O pequeno fraudador inicia suas atividades porque tem uma sensação de impunidade e se acha mais esperto que os outros. Além disso, Rechulski argumenta que um dos principais requisitos para uma fraude bem-sucedida é a "confiabilidade" de quem comete o delito. "Ninguém desconfia dessa pessoa. A confiança é uma condição para enganar os demais."

Ponta do iceberg

De acordo com dados da Superin­tendência de Seguros Privados (Susep), os acidentes envolvendo seguros movimentaram R$ 22 bi­­lhões em 2009 e as estimativas da Federação Nacional das Empresas de Seguros Privados (Fenaseg) é de que 10% dos eventos foram fraudados. "Isso é apenas o que suspeitamos", diz Júlio Avellar, superintendente da Fenaseg.
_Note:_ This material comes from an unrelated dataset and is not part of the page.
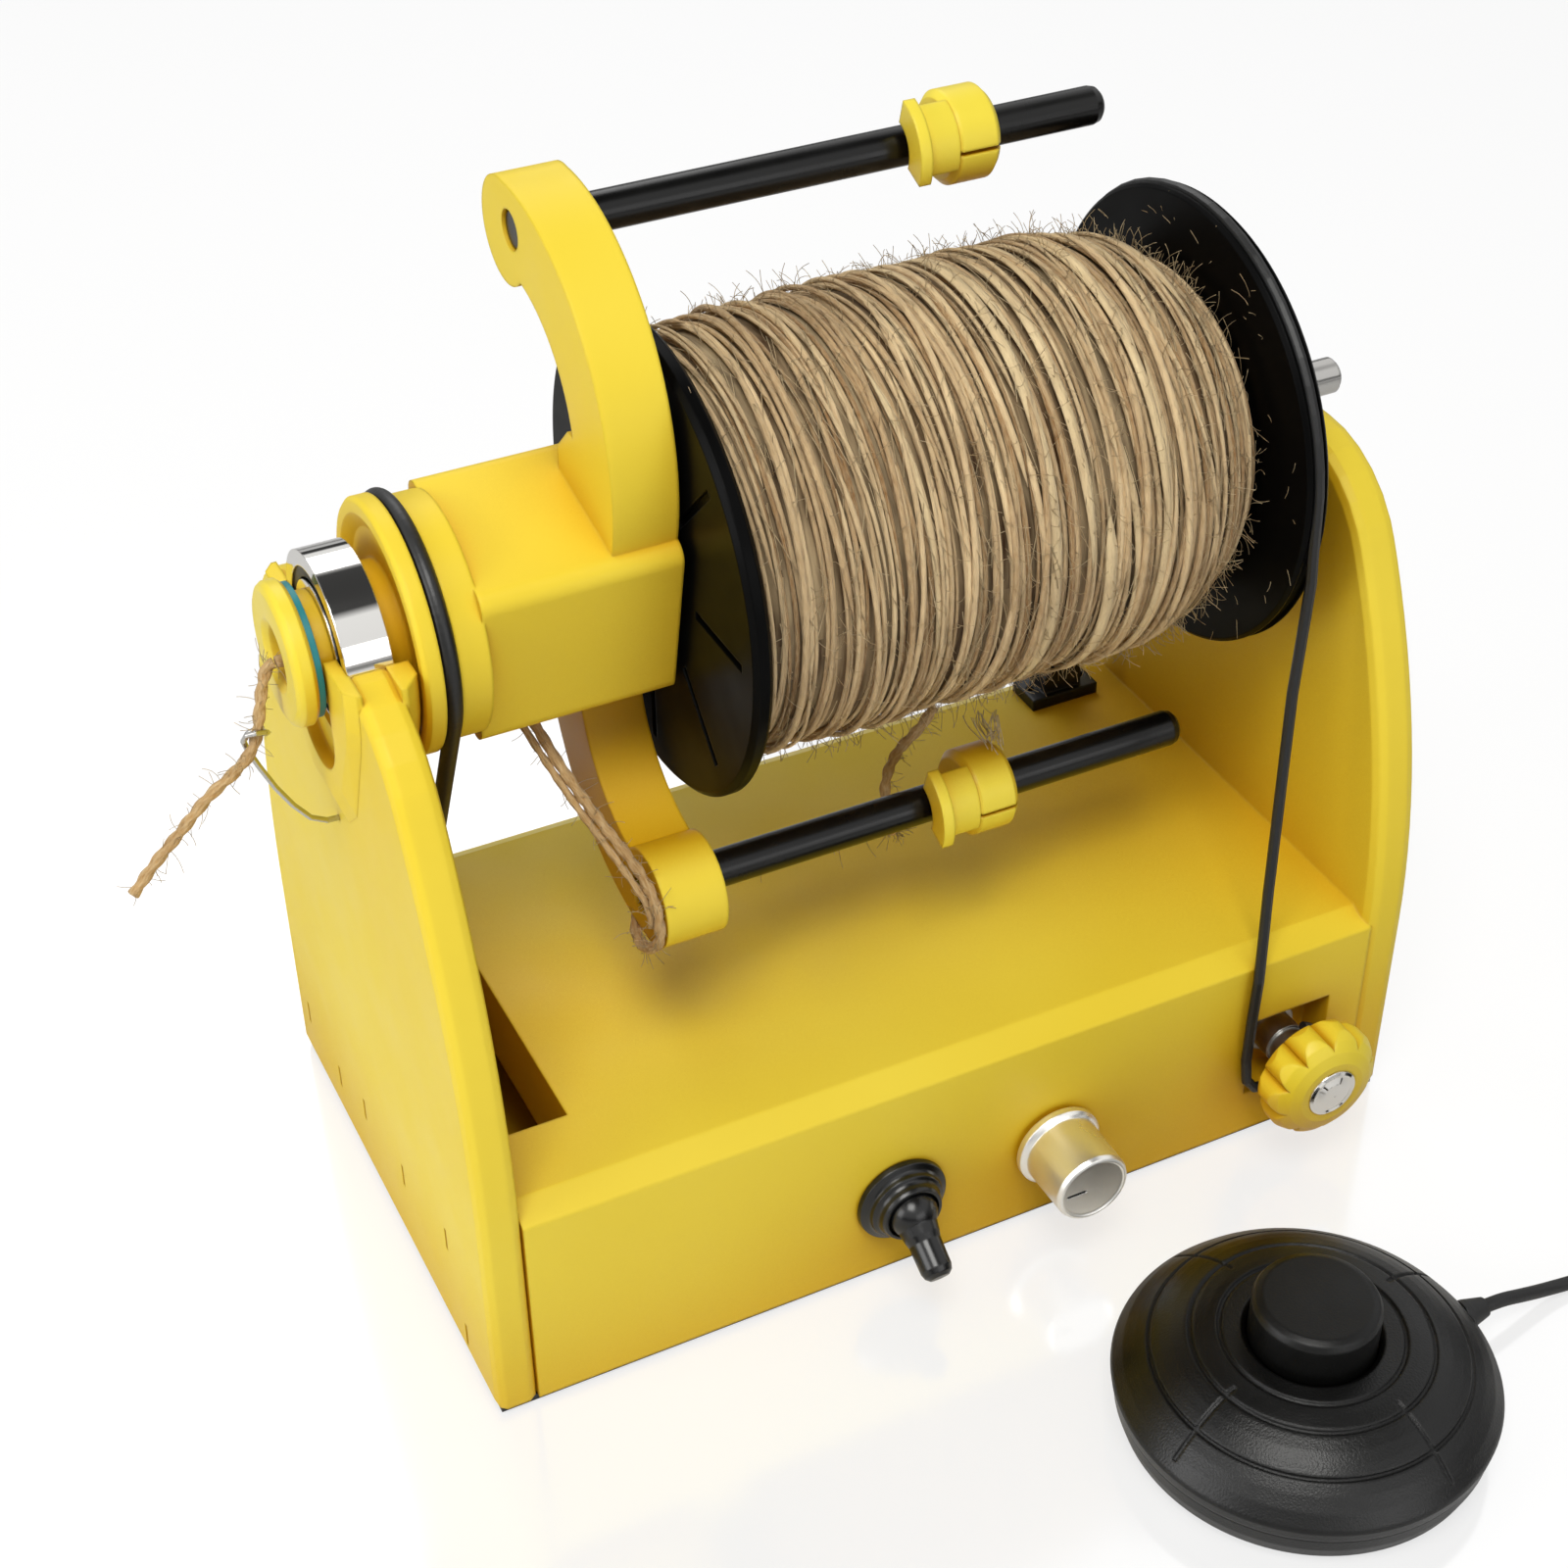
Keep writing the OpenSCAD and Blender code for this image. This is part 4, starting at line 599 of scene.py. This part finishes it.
# from the pedal's gland down to the floor, in millimetres
lead = [
    (74, -136, 8.2), (79, -136, 8.2), (84.5, -136, 8.2), (89, -135.8, 7.5), (94, -135.5, 5.9),
    (99, -135.1, 4.2), (104, -134.8, 2.8), (109, -134.8, 1.9), (114, -135.2, 1.7), (120, -136.2, 1.7),
    (127, -137.8, 1.7), (134, -139.8, 1.7), (141, -142, 1.7), (148, -143.7, 1.7),
]


def coil_place(turn):
    """Distance from the coil's axis and height of a place in the winding, counted in turns."""
    turn = max(0.0, turn)
    whole = min(int(turn), COLUMNS * ROWS - 1)
    shift = min(1.0, max(0.0, (turn - whole - 0.75) / 0.25))
    shift = shift * shift * (3 - 2 * shift)

    def seat(k):
        k = min(k, COLUMNS * ROWS - 1)
        row, col = divmod(k, COLUMNS)
        col = col if row % 2 == 0 else COLUMNS - 1 - col
        return coil_mid + CORD_D * (1 - col), CORD_D * (row + 0.5) + 0.15 * MM

    (r0, z0), (r1, z1) = seat(whole), seat(whole + 1)
    return r0 + (r1 - r0) * shift, z0 + (z1 - z0) * shift


def coil_points():
    """From the lead's last point round and round to the plug."""
    out = []
    per_turn = 28
    lead_in = 0.5
    total = COLUMNS * ROWS - 0.25
    for i in range(int((total + lead_in) * per_turn) + 1):
        turn = i / per_turn - lead_in
        angle = -math.pi / 2 + FULL * (turn + lead_in)
        r, z = coil_place(turn)
        if turn < 0:
            r += CORD_D * 1.02 * (turn / -lead_in) ** 1.5
            z = 1.7 * MM
        out.append((coil_c[0] + r * math.cos(angle), coil_c[1] + r * math.sin(angle), z))
    return out


cord_path = np.vstack([path_mm(lead, 3), np.array(coil_points())])
cord = strands_mesh("pedal_cord_run", [cord_path], [CORD_D / 2], [0.5], 12, RUBBER)
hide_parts("pedal_cord", "pedal_coil")
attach(cord, "frame")


# ---------- floor, light and camera ----------


def stage_floor():
    """White to the camera, with a soft shadow and a faint mirror image of the machine in it."""
    g = Graph("floor")
    g.bsdf.inputs["Base Color"].default_value = (0.8, 0.8, 0.8, 1)
    g.bsdf.inputs["Roughness"].default_value = 0.5
    light_path = g.add("ShaderNodeLightPath")
    glow = g.add("ShaderNodeEmission")
    glow.inputs["Color"].default_value = (1, 1, 1, 1)
    glow.inputs["Strength"].default_value = 0.86
    shade = g.add("ShaderNodeBsdfDiffuse")
    shade.inputs["Color"].default_value = (0.22, 0.22, 0.22, 1)
    mirror = g.add("ShaderNodeBsdfGlossy")
    mirror.inputs["Roughness"].default_value = 0.13
    both = g.add("ShaderNodeAddShader")
    face, pick = g.add("ShaderNodeMixShader"), g.add("ShaderNodeMixShader")
    face.inputs[0].default_value = 0.16
    output = g.tree.nodes["Material Output"]
    g.join(glow.outputs[0], both.inputs[0])
    g.join(shade.outputs[0], both.inputs[1])
    g.join(both.outputs[0], face.inputs[1])
    g.join(mirror.outputs[0], face.inputs[2])
    g.join(light_path.outputs["Is Camera Ray"], pick.inputs[0])
    g.join(g.bsdf.outputs[0], pick.inputs[1])
    g.join(face.outputs[0], pick.inputs[2])
    g.join(pick.outputs[0], output.inputs["Surface"])
    bpy.ops.mesh.primitive_plane_add(size=8, location=(0, 0, -0.0002))
    floor = bpy.context.object
    floor.name = "floor"
    floor.data.materials.append(g.mat)


def area_light(name, place, aim, size, power, colour=(1, 1, 1)):
    light = bpy.data.lights.new(name, "AREA")
    light.shape = "RECTANGLE"
    light.size, light.size_y = size
    light.energy = power
    light.color = colour
    obj = bpy.data.objects.new(name, light)
    bpy.context.scene.collection.objects.link(obj)
    obj.location = place
    obj.rotation_euler = (Vector(aim) - Vector(place)).to_track_quat("-Z", "Y").to_euler()


def sky():
    """White to the camera, and dim banded light elsewhere, which gives the metal its bright and dark bars."""
    world = bpy.data.worlds.new("studio")
    bpy.context.scene.world = world
    world.use_nodes = True
    tree = world.node_tree
    background = tree.nodes["Background"]
    add, join = tree.nodes.new, tree.links.new
    path, where = add("ShaderNodeLightPath"), add("ShaderNodeTexCoord")
    split, ramp = add("ShaderNodeSeparateXYZ"), add("ShaderNodeValToRGB")
    join(where.outputs["Generated"], split.inputs[0])
    join(split.outputs["Z"], ramp.inputs[0])
    stops = ramp.color_ramp.elements
    stops[0].position, stops[0].color = 0.0, (0.5, 0.5, 0.5, 1)
    stops[1].position, stops[1].color = 1.0, (0.05, 0.05, 0.05, 1)
    for place, value in ((0.08, 0.6), (0.12, 0.05), (0.24, 0.05), (0.3, 0.95), (0.8, 1.0), (0.88, 0.06)):
        stop = stops.new(place)
        stop.color = (value, value, value, 1)
    seen = add("ShaderNodeMix")
    seen.data_type = "RGBA"
    join(path.outputs["Is Glossy Ray"], seen.inputs[0])
    seen.inputs[6].default_value = (0.17, 0.17, 0.17, 1)
    join(ramp.outputs["Color"], seen.inputs[7])
    white = add("ShaderNodeMix")
    white.data_type = "RGBA"
    join(path.outputs["Is Camera Ray"], white.inputs[0])
    join(seen.outputs[2], white.inputs[6])
    white.inputs[7].default_value = (1, 1, 1, 1)
    join(white.outputs[2], background.inputs["Color"])
    background.inputs["Strength"].default_value = 1.0


def camera():
    """The photograph's own viewpoint, as fitted to its straight edges."""
    look = Vector((0.34687, 0.71700, -0.60464)).normalized()
    right = look.cross(Vector((0, 0, 1))).normalized()
    up = right.cross(look)
    roll = Matrix.Rotation(math.radians(0.672), 3, look)
    right, up = roll @ right, roll @ up
    cam = bpy.data.cameras.new("camera")
    cam.lens = 60.64
    cam.sensor_width = 36
    obj = bpy.data.objects.new("camera", cam)
    bpy.context.scene.collection.objects.link(obj)
    turned = Matrix((right, up, -look)).transposed().to_4x4()
    obj.matrix_world = Matrix.Translation((-0.2103, -0.4092, 0.4318)) @ turned
    bpy.context.scene.camera = obj


stage_floor()
sky()
area_light("key", (-0.3, -0.5, 1.2), (0, 0, 0.1), (0.6, 0.6), 10.5, (1, 0.99, 0.96))
area_light("left", (-1.2, -0.1, 0.5), (0, 0, 0.1), (0.7, 0.7), 5.6)
area_light("front", (0.3, -1.25, 0.42), (0, 0, 0.1), (0.9, 0.5), 2.4)
area_light("back", (0.1, 0.9, 1.0), (0, 0, 0.15), (0.7, 0.7), 3.0)
camera()
bpy.context.scene.view_settings.view_transform = "Standard"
O real valor dos prejuízos ao país é desconhecido. Avellar compara a descoberta de fraudes no mercado de seguros a um iceberg: é possível enxergar sua ponta sobre a água, mas nunca se sabe o quanto está submerso. "Há quem fale em 20 ou 30% de fraudes do total coberto, mas nós trabalhamos com 10%", diz. Criador do site fraudes.org e especialista em investigações de fraudes corporativas, Lorenzo Parodi afirma que, quando se tenta mensurar o problema, existe o risco de uma análise conservadora, que fuja da realidade.

De acordo com Avellar, a permissividade do brasileiro é culpada pelas fraudes. "É um pouco da ‘Lei de Gerson’, as pessoas consideram normal a falta de educação. Já que precisa pintar uma porta, vou aproveitar para pintar o carro inteiro", diz. Os "oportunistas" respondem, no mercado de seguros, pelo maior índice de fraudes, mesmo que soneguem valores menores. "É uma questão muito séria porque é de educação e não de polícia", opina Avellar. O egoísmo repercute no valor dos seguros, um dos únicos serviços pagos para não ser usado.

Na avaliação de Avellar, os cidadãos percebem o tamanho do risco e levam em conta as irregularidades quando fecham uma negociação. "O jovem não tem interesse em pagar caro no seguro de vida para subsidiar a pessoa mais velha. E o idoso não quer subsidiar o automóvel para o mais jovem. E ninguém quer financiar o mal-pagador, o oportunista." Mas a "malandragem" na área não é mérito brasileiro: uma revista especializada indicou fatores que indicam probabilidade de fraude no seguro de carros no Canadá, um dos países mais ricos do mundo.

Parodi atribui a ação dos fraudadores de momento a duas causas: ganância e necessidade. "Existem várias alavancas que, quando oportunamente exploradas, facilitam a ação dos golpistas", diz.

Cartões

Os cartões de débito e crédito apresentam perdas menores que o mercado de seguros. Estima-se que 0,016% do total de transações bancárias seja fraudada. Em 2009, foram movimentados R$ 444 bi­­lhões em transações com o cartão. Se o índice for seguido, R$ 710 milhões teriam sido perdidos. Os prejuízos, segundo os bancos, são cada vez menores – o Banco do Brasil diz que seu índice é de 0,07%. A instalação dos chips é uma das principais razões para a queda. "O contato do chip ainda não foi quebrado, garantindo que aquele cartão é válido. A tarja pode ser copiada, mas ele não", diz Eduardo Con­dé, gerente-executivo da Diretoria de Cartões do Banco do Brasil.

O superintendente de risco do Citi Brasil, Ricardo Inada, afirma que a preocupação principal é com a ação das quadrilhas especializadas. "A fraude vem se especializando e, muitas vezes, existe a ação do crime organizado nesses golpes", diz. A prevenção dos bancos está em uma linha tênue: é preciso garantir a segurança do usuário sem incomodá-lo. "A intenção é proteger o cliente e o artigo financeiro da instituição. Se impeço transações duvidosas, reduzo os ganhos e aborreço os usuários. Se autorizo demasiadamente, o cliente pode sofrer golpes. A fraude tem essa dualidade", explica o vice-presidente de gerenciamento de risco do Citi Brasil, Victor Loyola.